[Stored records]
######

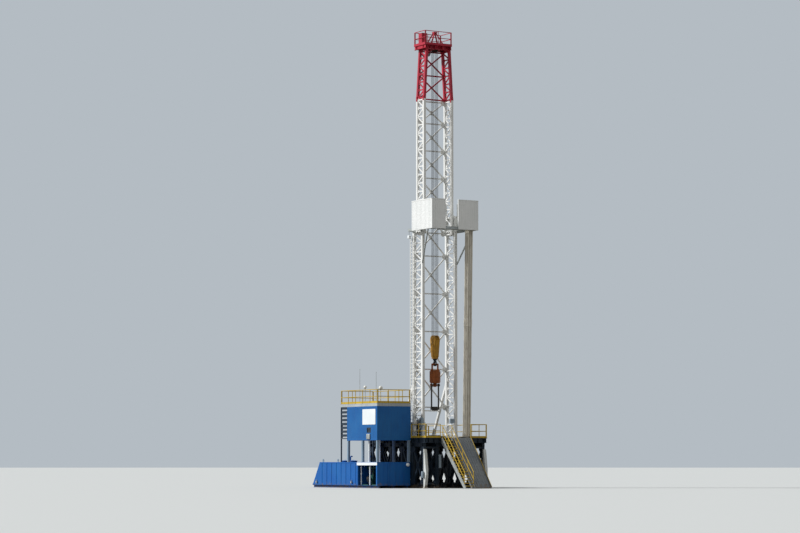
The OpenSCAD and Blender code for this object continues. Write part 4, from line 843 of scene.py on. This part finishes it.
# latch across the hook's mouth with its pin and spring box
addBar(shape, (0.19, 0, 10.02), (0.10, 0, 10.17), 0.09, 0.03)
addPin(shape, 0.10, (-0.09, 0.09), 10.17, 0.022, 12)
for y in (-0.08, 0.08):
    addBox(shape, (-0.06, 0.06), around(y, 0.005), (10.12, 10.24))
finishPiece("hookLatch", shape, machineIron, "travelling_gear", smooth=35)

shape = bmesh.new()
for z, deep in gear["swivelBands"]:
    addPin(shape, 0, 0, (z - deep, z), 0.405, 40)
boltCircle(shape, (0, 0, gear["swivelTop"]), "+Z", 0.36, 0.8, (15, 45, 135, 165, 195, 225, 315, 345))
for side in bothWays:
    y = side * gear["driveY"]
    for z in gear["driveBands"]:  # clamp bands round the two drive housings
        addPin(shape, 0, y, (z - 0.014, z), 0.164, 24)
    addPin(shape, 0, y, (gear["driveTop"], gear["driveTop"] + 0.05), 0.09, 20)
    boltCircle(shape, (0, y, gear["driveTop"]), "+Z", 0.12, 0.5, range(0, 360, 60))
    # collars where the bail's legs enter the body, and bosses of the link pivots
    addPin(shape, 0, side * 0.27, (gear["swivelTop"], 9.56), 0.095, 20)
    addPin(shape, 0, (side * 0.405, side * 0.425), gear["pivot"], 0.10, 20)
for turn in range(0, 360, 45):  # ribs of the neck
    addBox(shape, (0.125, 0.155), (-0.008, 0.008), (8.20, 8.42), moved(0, 0, 0, "Z", turn))
for side, way in eachX:
    addSoftBox(shape, around(side * 0.39, 0.018), (-0.12, 0.12), (8.60, 8.90), 0.02, 2, 0)
    addBolts(shape, side * 0.408, (-0.09, 0.09), (8.64, 8.86), way, 0.5)
finishPiece("swivelFlanges", shape, swivelOrange, "travelling_gear", smooth=35)

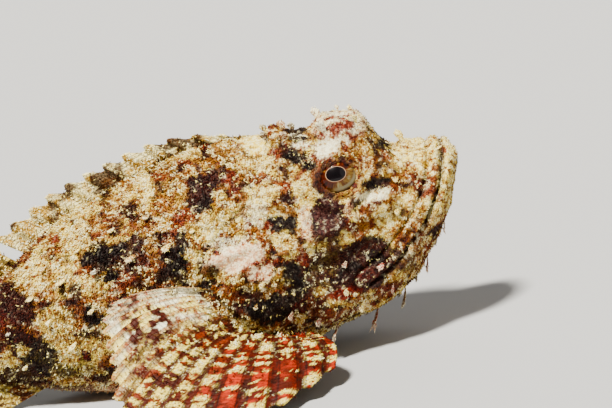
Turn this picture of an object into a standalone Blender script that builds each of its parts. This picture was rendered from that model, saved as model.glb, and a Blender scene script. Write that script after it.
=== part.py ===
"""A humpbacked reef scorpionfish, life size, lying at rest on its belly with its fins spread.

The body is one lofted form, parted by thin cuts into head, jaws, gill covers, trunk and tail stalk.
Fins, eyes, spines and skin flaps are placed from the same sizes, on the surface that they grow from.
Body places are (behind the snout, out to the left, up from the floor), in millimetres.
"""

import math

import bmesh
import bpy
import numpy as np
from mathutils import Matrix, Vector

METRE = 0.001  # one millimetre in metres, which the solids are built in
GAP = 0.3  # clear space between touching pieces

BODY_LENGTH = 190.0  # snout to the root of the tail fin
REST_POINT = 95.0  # the origin lies this far behind the snout, under the belly
BEND_START = 100.0  # the tail swings to the fish's left from here back
BEND_RADIUS = 350.0

SNOUT_TIP_UP = 53.0
NOSE_ROUNDING = {"back": 4.0, "belly": 6.0, "width": 5.0}

# Smooth outlines of the bare body: (behind the snout, size).
BACK = (
    (0, 56.5), (6, 58), (11, 59.4), (15, 60), (20, 57.6), (33, 58.5), (46, 62.5), (54, 68.3), (58, 70.4), (64, 71.4),
    (70, 71.7), (76, 71.4), (86, 69.8), (95, 67.4), (110, 63.7), (122, 59.5), (133, 54), (148, 44), (165, 35), (178, 31), (190, 30.5),
)
BELLY = (
    (0, 47), (3, 40), (11, 27), (20, 16.5), (28, 11), (44, 7.5), (63, 3), (75, 0), (85, -1.5), (105, -1.5),
    (117, -0.8), (133, 2.5), (150, 7.5), (170, 12), (190, 13),
)
HALF_WIDTH = (
    (0, 9), (5, 11.5), (10, 15), (20, 19), (30, 22), (45, 26), (60, 28.5), (75, 29.5), (90, 29), (110, 26),
    (130, 20), (150, 13), (170, 7.5), (190, 4),
)
WIDEST_UP = ((0, 52), (10, 42), (20, 34), (30, 30), (45, 28), (60, 29), (90, 31), (130, 31), (150, 27), (190, 21.7))
FULL_ABOVE = ((0, 2.0), (30, 1.9), (60, 1.75), (100, 1.8), (190, 2.0))
FULL_BELOW = ((0, 2.0), (30, 2.1), (60, 2.3), (110, 2.4), (150, 2.0), (190, 2.0))

# Swellings and hollows of the head and nape: start and end of a line, reach round it, and push.
FORMS = {
    "snout hump": ((7.5, 3, 60), (14, 4, 60), (6, 4.5, 7), (0, 0, 0.5)),
    "pit before the eyes": ((22.5, 0, 56), (22.5, 5, 54), (3.5, 8, 8), (0, 0, -0.8)),
    "brow crest": ((27.5, 9.5, 56), (38.5, 10.5, 56), (6.8, 6.4, 13), (0, 1.2, 17.0)),
    "crest's rear slope": ((42.5, 10.5, 60), (42.5, 10.5, 60), (4.5, 6.4, 13), (0, 0, -2.6)),
    "eye turret": ((38, 16, 54), (38, 16, 54), (10.5, 9, 11), (0, 2.8, 0)),
    "pit behind the eyes": ((48, 0, 60), (48, 6, 58), (5, 7, 8), (0, 0, -1.0)),
    "nape ridge": ((46.8, 10, 61), (53.5, 9.5, 63), (4.4, 4.0, 9), (0, 0.8, 8.2)),
    "temple ridge": ((47, 18, 55), (62, 20, 52), (4, 3, 3.5), (0, 1.6, 1.6)),
    "cheek shelf": ((24, 16, 44), (58, 27, 38), (3, 9, 3.0), (0, 2.6, 0.4)),
    "cheek hollow": ((38, 24, 32), (52, 27, 29), (6, 9, 5), (0, -1.6, 0)),
    "preopercle ridge": ((60, 28, 37), (48, 24, 13), (2.6, 9, 3.4), (0, 2.2, 0)),
    "upper gill ridge": ((65, 29, 43), (82, 29, 39.5), (4, 9, 2.0), (0, 1.8, 0)),
    "lower gill ridge": ((65, 29, 40), (78, 29, 31), (4, 9, 2.0), (0, 1.4, 0)),
    "upper lip": ((3, 8, 55), (9, 16, 35), (3.2, 6, 4.5), (-1.2, 1.6, 0.4)),
    "cheekbone end": ((26, 21, 25), (33, 23, 21), (4.5, 7, 5), (0, 2.4, 0)),
    "lower lip": ((0.5, 4, 50), (5, 13, 32), (2.6, 6, 5), (-0.6, 0.9, 0)),
    "chin knob": ((0, 0, 51), (0, 0, 48), (4, 4, 6), (-0.4, 0, 0)),
    "jaw angle": ((34, 20, 12), (40, 21, 11), (6, 7, 5), (0, 1.8, -1)),
    "shoulder": ((88, 28, 46), (98, 27, 44), (9, 9, 9), (0, 1.2, 0)),
    "back hump": ((70, 0, 68), (92, 0, 68), (12, 9, 9), (0, 0, 0.6)),
}

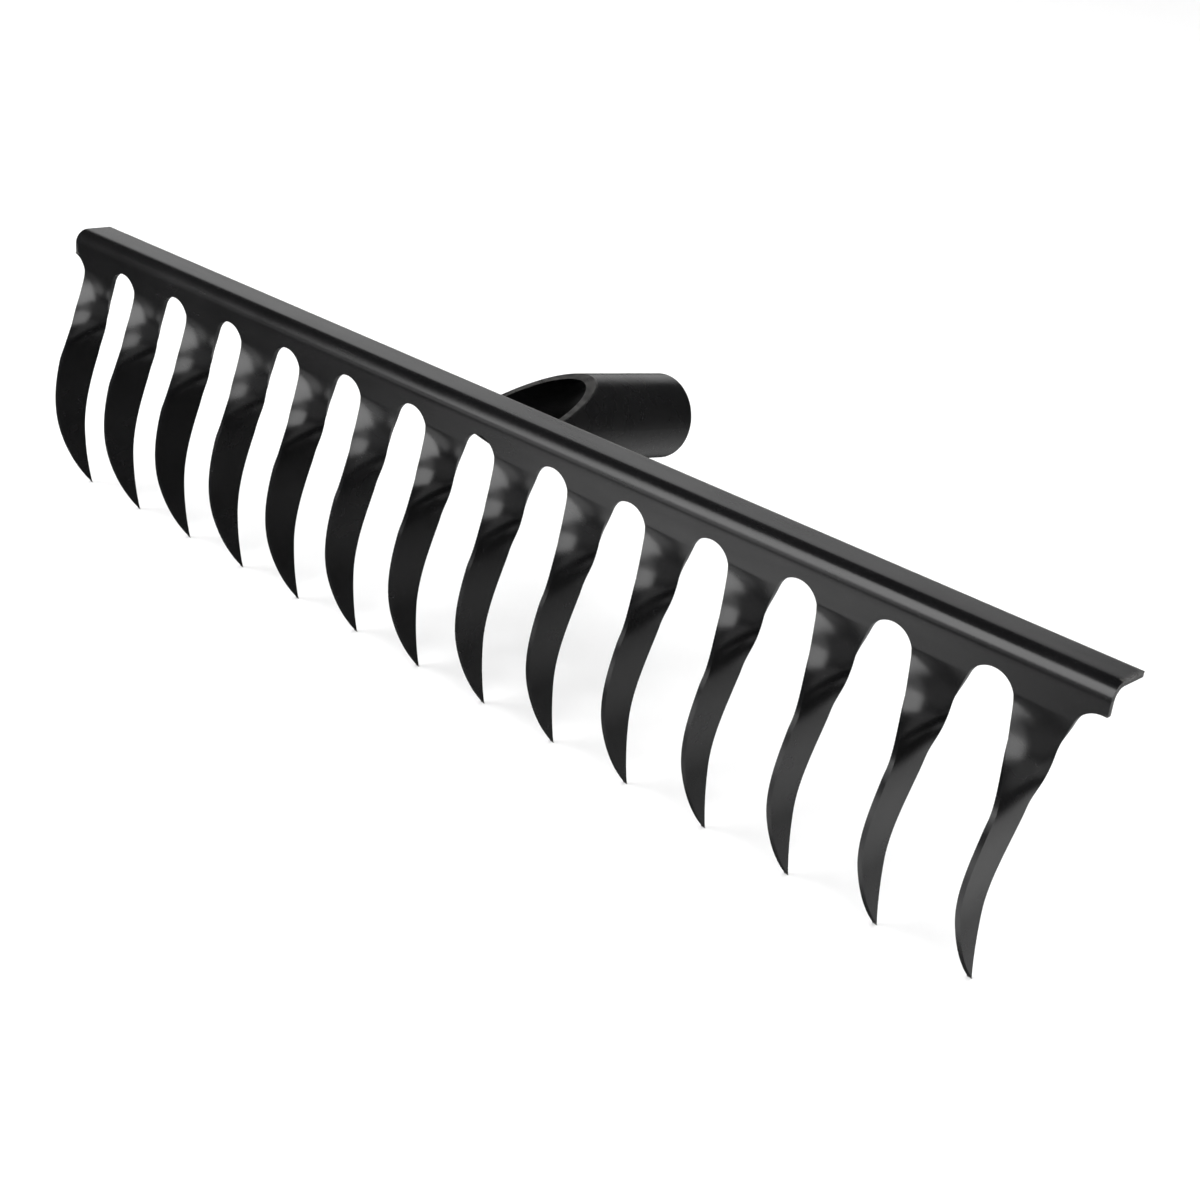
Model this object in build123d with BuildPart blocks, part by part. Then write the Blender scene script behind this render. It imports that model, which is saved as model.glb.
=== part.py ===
from build123d import *
from math import cos, radians, sin, sqrt, tan
import os

# Head of a garden rake, pressed from one sheet of steel, with a welded tube socket for a handle.
# Millimetres. The origin is on the socket's axis, where the bore's straight wall begins at its mouth.
# X runs along the head, +Y towards the user, +Z up along the web, so the tines point down.

# Driving dimensions of the pressing. The tines stand a little off its middle, by tine_shift.
tine_count = 14
pitch = 400 / tine_count
sheet = 1.5
web_front_y = -76.0
datum_z = -1.0
web_height = 17.7
flange_depth = 13.6
flange_droop = 2.5
bend_radius = 4.5
tine_shift = -1.2

# Each gap has a round top, and sides that flare from it down to the tines' necks.
# Heights from here on are measured from datum_z.
arch_top_z = 9.5
arch_radius = 6.6
arch_flare = 17.6
arch_half_width = 8.8

# The tine, with depths measured from the front of the web
root_z = 5.5
neck_z = -7.5
shoulder_z = -22.0
tip_z = -70.6
twist_end_z = -20.0
twist_angle = 87.0
belly_z = -32.0
belly_y = -15.9
belly_radius = 58.0
back_z = -46.5
back_y = -4.5
back_radius = 95.0
root_swing = 1.1
tip_swing = -3.7
swing_z = -14.0
swing_end_z = -50.0
root_slope = 0.20
shoulder_slope = 0.25
section_count = 26
section_crowding = 0.55

# Socket tube, and the cuts that shape its front end
tube_radius = 13.0
tube_wall = 1.5
tube_slope = 10.0
seat_depth = 36.0
bore_taper = 0.4
mouth_chamfer = 0.4
scarf_start = 36.5
scarf_slope = 13.5
notch_gap = 1.0
nose_corner = 3.2
nose_low_z = 10.0
nose_setback = 16.0

# Weld beads
bead_radius = 2.0
bead_offset = 0.9


def ease(share):
    """Smooth step from 0 to 1 with no slope at either end."""
    share = min(max(share, 0.0), 1.0)
    return share * share * (3 - 2 * share)


def front_edge(z):
    """Y of the blade's front edge, an arc that curves back to the tip."""
    return belly_y + belly_radius - sqrt(belly_radius**2 - (z - belly_z) ** 2)


def back_edge(z):
    """Y of the blade's rear edge, a flatter arc."""
    return back_y + back_radius - sqrt(back_radius**2 - (z - back_z) ** 2)


def gap_half_width(z):
    """Half width of the gap between two tines: the round top, its flared sides, then the necks."""
    flare = radians(arch_flare)
    above_centre = z - (arch_top_z - arch_radius)
    if above_centre >= arch_radius * sin(flare):
        return sqrt(arch_radius**2 - above_centre**2)
    return min((arch_radius - above_centre * sin(flare)) / cos(flare), arch_half_width)


def tine_width(z):
    """Width of the flat strip at height z: what two gaps leave, down to the neck, and then the blade."""
    if z >= neck_z:
        return pitch - 2 * gap_half_width(z)
    if z <= shoulder_z:
        return back_edge(z) - front_edge(z)
    neck = pitch - 2 * arch_half_width
    blade = back_edge(shoulder_z) - front_edge(shoulder_z)
    return neck + (blade - neck) * ease((neck_z - z) / (neck_z - shoulder_z))


def tine_y(z):
    """Y of the strip's middle: a cubic from the web to the shoulder, then midway between the arcs."""
    if z <= shoulder_z:
        return (front_edge(z) + back_edge(z)) / 2
    start = sheet / 2
    end = (front_edge(shoulder_z) + back_edge(shoulder_z)) / 2
    span = shoulder_z - root_z
    share = (z - root_z) / span
    rise = (end - start) * ease(share)
    bow_in = share * (1 - share) ** 2 * root_slope * span
    bow_out = share**2 * (share - 1) * shoulder_slope * span
    return start + rise + bow_in + bow_out


def tine_x(z):
    """Sideways swing of the strip's middle: a little one way at the root, then back to the tip."""
    outward = root_swing * ease(z / swing_z)
    return outward + tip_swing * ease((swing_z - z) / (swing_z - swing_end_z))


def tine_section(z):
    """Plane of the strip's section at height z, turned by the twist at that height."""
    turn = radians(twist_angle * ease((root_z - z) / (root_z - twist_end_z)))
    middle = (tine_x(z), web_front_y + tine_y(z), datum_z + z)
    return Plane(origin=middle, x_dir=(cos(turn), sin(turn), 0), z_dir=(0, 0, 1))


# One tine: a strip lofted through level sections, which twist and curve on the way down.
# Sections are closest together at the root, where the strip twists fastest.
with BuildPart() as tine:
    for step in range(section_count):
        share = step / (section_count - 1)
        z = root_z + (tip_z - root_z) * share * (1 - section_crowding * (1 - share))
        with BuildSketch(tine_section(z)):
            Rectangle(tine_width(z), sheet)
    loft()

# The pressing: a web with a flange bent back along its top, and the arches cut up into the web
flange_back_y = web_front_y + flange_depth
web_root_z = datum_z + root_z
web_top_z = datum_z + web_height
flange_back_z = web_top_z - flange_depth * tan(radians(flange_droop))
head_width = tine_count * pitch

with BuildPart() as rake_head:
    with BuildSketch(Plane.YZ):
        with BuildLine():
            FilletPolyline(
                (web_front_y, web_root_z),
                (web_front_y, web_top_z),
                (flange_back_y, flange_back_z),
                radius=bend_radius,
            )
            offset(amount=sheet, side=Side.RIGHT)
        make_face()
    extrude(amount=head_width / 2, both=True)
    with BuildSketch(Plane.XZ.offset(-web_front_y)):
        with Locations((tine_shift, datum_z + arch_top_z - arch_radius)):
            with GridLocations(pitch, 0, tine_count + 1, 1):
                Circle(arch_radius)
    extrude(amount=-sheet, mode=Mode.SUBTRACT)
    with Locations((tine_shift, 0)):
        with GridLocations(pitch, 0, tine_count, 1):
            add(tine.part)

rake_head.part.label = "rake_head"

# The socket: a straight tube with a slanted opening cut in its top, notched to fit under the flange.
# Its bore has a chamfered mouth, is straight as far as the handle's seat, and then narrows a little,
# so that the handle wedges.
# Its nose tapers up to the web above the middle gap, so that the gap stays clear.
droop = tan(radians(flange_droop))
web_back_y = web_front_y + sheet
tube_fall = tan(radians(tube_slope))
tube_axis = Vector(0, -cos(radians(tube_slope)), sin(radians(tube_slope)))
tube_up = Vector(0, sin(radians(tube_slope)), cos(radians(tube_slope)))
tube_plane = Plane(origin=(0, 0, 0), x_dir=(1, 0, 0), z_dir=tube_axis)
tube_length = flange_depth - web_front_y
bore_radius = tube_radius - tube_wall
clear_of_tube = 2 * tube_radius


def flange_under(y):
    """Height of the flange's underside at depth y."""
    return web_top_z - (y - web_front_y) * droop - sheet / cos(radians(flange_droop))


def tube_bottom(y):
    """Height of the tube's underside at depth y."""
    return -y * tube_fall - tube_radius / cos(radians(tube_slope))


def tube_side(y, z):
    """Half width of the tube at depth y and height z."""
    above_axis = (z + y * tube_fall) * cos(radians(tube_slope))
    return sqrt(tube_radius**2 - above_axis**2)


scarf_top = tube_axis * scarf_start + tube_up * tube_radius
notch_y = flange_back_y + notch_gap
notch_z = scarf_top.Z - (scarf_top.Y - notch_y) * tan(radians(scarf_slope))
corner_y = web_back_y + nose_corner
corner_z = flange_under(web_back_y) - nose_corner
nose_z = datum_z + nose_low_z
nose_y = web_front_y + nose_setback

with BuildPart() as handle_socket:
    with BuildSketch(tube_plane.offset(-mouth_chamfer)):
        Circle(tube_radius)
    extrude(amount=mouth_chamfer + tube_length)
    with BuildSketch(tube_plane.offset(-mouth_chamfer)):
        Circle(bore_radius + mouth_chamfer)
    extrude(amount=mouth_chamfer, taper=45, mode=Mode.SUBTRACT)
    with BuildSketch(tube_plane):
        Circle(bore_radius)
    extrude(amount=seat_depth, mode=Mode.SUBTRACT)
    with BuildSketch(tube_plane.offset(seat_depth)):
        Circle(bore_radius)
    extrude(amount=tube_length - seat_depth, taper=bore_taper, mode=Mode.SUBTRACT)
    with BuildSketch(Plane.YZ):
        with BuildLine():
            Polyline(
                (clear_of_tube, clear_of_tube),
                (scarf_top.Y, clear_of_tube),
                (scarf_top.Y, scarf_top.Z),
                (notch_y, notch_z),
                (notch_y, flange_under(notch_y)),
                (corner_y, flange_under(corner_y)),
                (web_back_y, corner_z),
                (web_back_y, nose_z),
                (nose_y, tube_bottom(nose_y)),
                (nose_y, -clear_of_tube),
                (clear_of_tube, -clear_of_tube),
                close=True,
            )
        make_face()
    extrude(amount=clear_of_tube, both=True, mode=Mode.INTERSECT)

handle_socket.part.label = "handle_socket"

# Weld beads in the corners between the tube's sides and the head: under the flange and on the web.
# A bead's centre line stands off both walls by bead_offset.
bead_back_y = flange_back_y - bead_radius
bead_web_y = web_back_y + bead_offset
bead_front_z = flange_under(corner_y) - bead_offset
bead_back_z = flange_under(bead_back_y) - bead_offset
seams = [
    [(corner_y, bead_front_z), (bead_back_y, bead_back_z)],
    [(bead_web_y, nose_z + bead_radius), (bead_web_y, corner_z)],
]

with BuildPart() as tube_outside:
    with BuildSketch(tube_plane):
        Circle(tube_radius)
    extrude(amount=tube_length)

with BuildPart() as socket_welds:
    for side in (-1, 1):
        for seam in seams:
            first, last = [Vector(side * (tube_side(y, z) + bead_offset), y, z) for y, z in seam]
            with BuildSketch(Plane(origin=first, z_dir=last - first)):
                Circle(bead_radius)
            extrude(amount=(last - first).length)
            with Locations(first, last):
                Sphere(bead_radius)
    add(tube_outside.part, mode=Mode.SUBTRACT)
    add(rake_head.part, mode=Mode.SUBTRACT)

socket_welds.part.label = "socket_welds"

os.makedirs("parts", exist_ok=True)
for piece in (rake_head.part, handle_socket.part, socket_welds.part):
    export_step(piece, f"parts/{piece.label}.step")
    print(piece.label, "solids", len(piece.solids()), "volume mm3", round(piece.volume))
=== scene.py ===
import bpy
import bmesh
from math import cos, exp, log, pi, radians, sin, sqrt, tan
from mathutils import Matrix, Vector


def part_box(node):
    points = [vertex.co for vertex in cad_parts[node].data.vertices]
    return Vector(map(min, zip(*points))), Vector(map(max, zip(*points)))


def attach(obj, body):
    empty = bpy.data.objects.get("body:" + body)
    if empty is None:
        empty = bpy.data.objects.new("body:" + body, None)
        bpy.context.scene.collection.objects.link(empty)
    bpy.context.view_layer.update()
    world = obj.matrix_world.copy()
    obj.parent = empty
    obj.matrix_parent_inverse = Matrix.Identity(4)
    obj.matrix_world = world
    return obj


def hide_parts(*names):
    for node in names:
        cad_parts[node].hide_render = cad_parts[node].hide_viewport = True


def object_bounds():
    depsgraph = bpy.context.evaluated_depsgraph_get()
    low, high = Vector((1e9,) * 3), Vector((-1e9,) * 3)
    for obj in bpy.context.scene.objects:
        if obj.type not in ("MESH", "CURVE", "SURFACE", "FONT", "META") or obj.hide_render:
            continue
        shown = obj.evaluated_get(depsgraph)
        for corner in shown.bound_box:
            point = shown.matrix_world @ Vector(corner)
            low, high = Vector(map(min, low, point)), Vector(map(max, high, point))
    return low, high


# Head of a garden rake: a pressed sheet-steel head with twisted tines and a welded tube socket.
# Metres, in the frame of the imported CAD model: X along the head, +Y to the handle, +Z up.

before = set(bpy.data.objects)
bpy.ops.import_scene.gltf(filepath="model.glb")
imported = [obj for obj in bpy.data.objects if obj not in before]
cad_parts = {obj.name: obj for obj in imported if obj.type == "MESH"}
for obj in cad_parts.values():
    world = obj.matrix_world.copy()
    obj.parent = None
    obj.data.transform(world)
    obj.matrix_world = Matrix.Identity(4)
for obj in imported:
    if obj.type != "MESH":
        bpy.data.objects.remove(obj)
cad_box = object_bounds()
MM = 0.001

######

# Set task:
Transcribe each line of the data above, unaltered, from the one where "extrude(amount=tube_length)" appears to the one where "point = shown.matrix_world" appears, inclusive of both.

# Result of this task:
    extrude(amount=tube_length)

with BuildPart() as socket_welds:
    for side in (-1, 1):
        for seam in seams:
            first, last = [Vector(side * (tube_side(y, z) + bead_offset), y, z) for y, z in seam]
            with BuildSketch(Plane(origin=first, z_dir=last - first)):
                Circle(bead_radius)
            extrude(amount=(last - first).length)
            with Locations(first, last):
                Sphere(bead_radius)
    add(tube_outside.part, mode=Mode.SUBTRACT)
    add(rake_head.part, mode=Mode.SUBTRACT)

socket_welds.part.label = "socket_welds"

os.makedirs("parts", exist_ok=True)
for piece in (rake_head.part, handle_socket.part, socket_welds.part):
    export_step(piece, f"parts/{piece.label}.step")
    print(piece.label, "solids", len(piece.solids()), "volume mm3", round(piece.volume))
=== scene.py ===
import bpy
import bmesh
from math import cos, exp, log, pi, radians, sin, sqrt, tan
from mathutils import Matrix, Vector


def part_box(node):
    points = [vertex.co for vertex in cad_parts[node].data.vertices]
    return Vector(map(min, zip(*points))), Vector(map(max, zip(*points)))


def attach(obj, body):
    empty = bpy.data.objects.get("body:" + body)
    if empty is None:
        empty = bpy.data.objects.new("body:" + body, None)
        bpy.context.scene.collection.objects.link(empty)
    bpy.context.view_layer.update()
    world = obj.matrix_world.copy()
    obj.parent = empty
    obj.matrix_parent_inverse = Matrix.Identity(4)
    obj.matrix_world = world
    return obj


def hide_parts(*names):
    for node in names:
        cad_parts[node].hide_render = cad_parts[node].hide_viewport = True


def object_bounds():
    depsgraph = bpy.context.evaluated_depsgraph_get()
    low, high = Vector((1e9,) * 3), Vector((-1e9,) * 3)
    for obj in bpy.context.scene.objects:
        if obj.type not in ("MESH", "CURVE", "SURFACE", "FONT", "META") or obj.hide_render:
            continue
        shown = obj.evaluated_get(depsgraph)
        for corner in shown.bound_box:
            point = shown.matrix_world @ Vector(corner)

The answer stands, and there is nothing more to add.